30 jun Reflexões sobre a cozinha
Minha mãe, a dona Cida, era a filha mais velha de uma família de sete irmãos, do interior de São Paulo. Ela contava que aprendeu a cozinhar na casa da madrinha, uma mulher de hábitos “refinados”. Eu achava engraçado quando a minha mãe falava isso! E eu ali, menina, no pé do fogão. Observava enquanto ela sovava pães, batia bolos e testava novas receitas. Algumas bem refinadas mesmo! Eu adorava olhar os livros dela e sugerir alguns pratos. A dona Cida era uma daquelas cozinheiras de “mão cheia”.
Por causa da minha mãe, eu sempre tive uma relação de amor com a cozinha. Eu adoro comer! E comecei a me arriscar no fogão aos oito anos de idade. Mas na correria da vida adulta, me afastei da culinária. Passei a me alimentar muito mal. Meu intestino travou, o humor e o sono ficaram bagunçados.
Eu também me sentia incomodada com aquele ambiente tão familiar para as mulheres da minha família e tão estranho para os homens. Eles só apareciam pra comer. E aquilo me incomodava. Minha reaproximação com a cozinha só voltou nos últimos anos, quando meus filhos nasceram.
Eu confesso que estava exausta. Na introdução alimentar do meu filho mais velho, dei sim a famosa papinha Nestlé! Mas quando eu e meu parceiro vimos que a situação estava muito ruim, decidimos nos unir. Passamos a montar nós dois um esquema para cozinhar papinhas caseiras e congelar para a semana toda. Nós éramos da turma da junk food. E voltamos para a cozinha por causa das crianças.
Como jornalista, na mesma época, comecei por coincidência a escrever sobre alimentação no meu trabalho. De tanto pesquisar, me apaixonei pelo assunto. E percebi que a cozinha é um espaço de poder e autonomia. Ela nos liberta do que o capitalismo nos empurra goela abaixo!
Com a industrialização e a entrada das mulheres no mercado de trabalho, nossas geladeiras foram invadidas pelos produtos ultraprocessados. Eles são práticos, mas cheios de substâncias químicas que causam obesidade, diabetes, hipertensão e outras doenças.
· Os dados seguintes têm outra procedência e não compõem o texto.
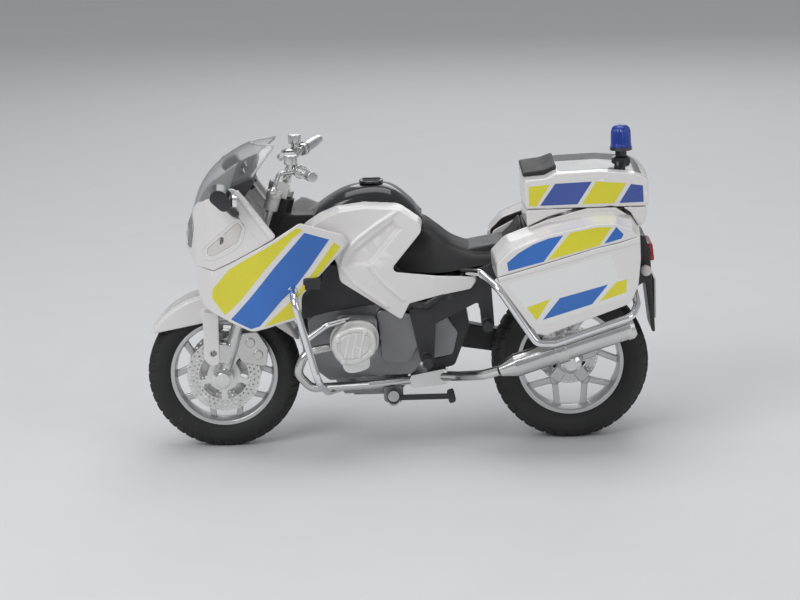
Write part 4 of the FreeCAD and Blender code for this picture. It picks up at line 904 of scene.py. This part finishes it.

Eu sei que cansa, mas precisamos voltar a cozinhar. Só que desta vez é hora de mostrar de quem é a responsabilidade pela cozinha: da família toda. Homens, mulheres e crianças. Todos devem se envolver com as tarefas que cercam a cozinha: escolher os alimentos, pensar no preparo, cozinhar, lavar a louça.
Em 2018, comecei meu processo de reeducação alimentar. Tive a ajuda de duas nutricionistas maravilhosas que me guiaram pelo mundo da nutrição funcional por um ano. Emagreci, melhorei a minha saúde. E criei no Instagram a minha hashtag #naturebicesdalu onde compartilho minhas descobertas no mundo da gastronomia e da vida saudável.
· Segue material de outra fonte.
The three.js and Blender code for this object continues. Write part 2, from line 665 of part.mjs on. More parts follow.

Em 2019, fiz um curso de culinária natural. No curso, eu entendi que adoro esse tema, adoro ter ideias de novos pratos, cardápios e ingredientes. Meu negócio é entender a origem dos alimentos, as funções de cada um no nosso organismo e como deixar o mundo vegetal mais saboroso.
Eu não acredito em dietas restritivas, mas em reeducação alimentar. Para a rotina, eu invisto na simplicidade. Receitas com muitos processos me irritam. Um bom ingrediente, um bom tempero e o jantar tá pronto!
Na minha casa, nos revezamos nas tarefas da cozinha. Meu marido assumiu as panelas em algumas fases. Ele tem um tempero maravilhoso! Aprendi muito com ele. E nós dois aprendemos juntos assistindo programas de culinária na TV, provando novos pratos e trocando ideias.
E cozinhar é isso. É partilha. É convívio diário. Se estivermos na cozinha por pressão social ou obrigação, tudo fica mais difícil. O prazer desaparece. Hoje, eu posso preparar o alimento da minha família. Com calma, amor e uma dose extra de temperos naturais. Eu sei do enorme privilégio de ter tempo para cozinhar e dividir esses momentos com as pessoas que amo. Só tenho a agradecer e torcer para que mais famílias encontrem na cozinha um refúgio nesses tempos tão difíceis. E é como a musa Rita Lobo disse uma vez: não existe alimentação saudável sem pia suja. Mas vale a pena!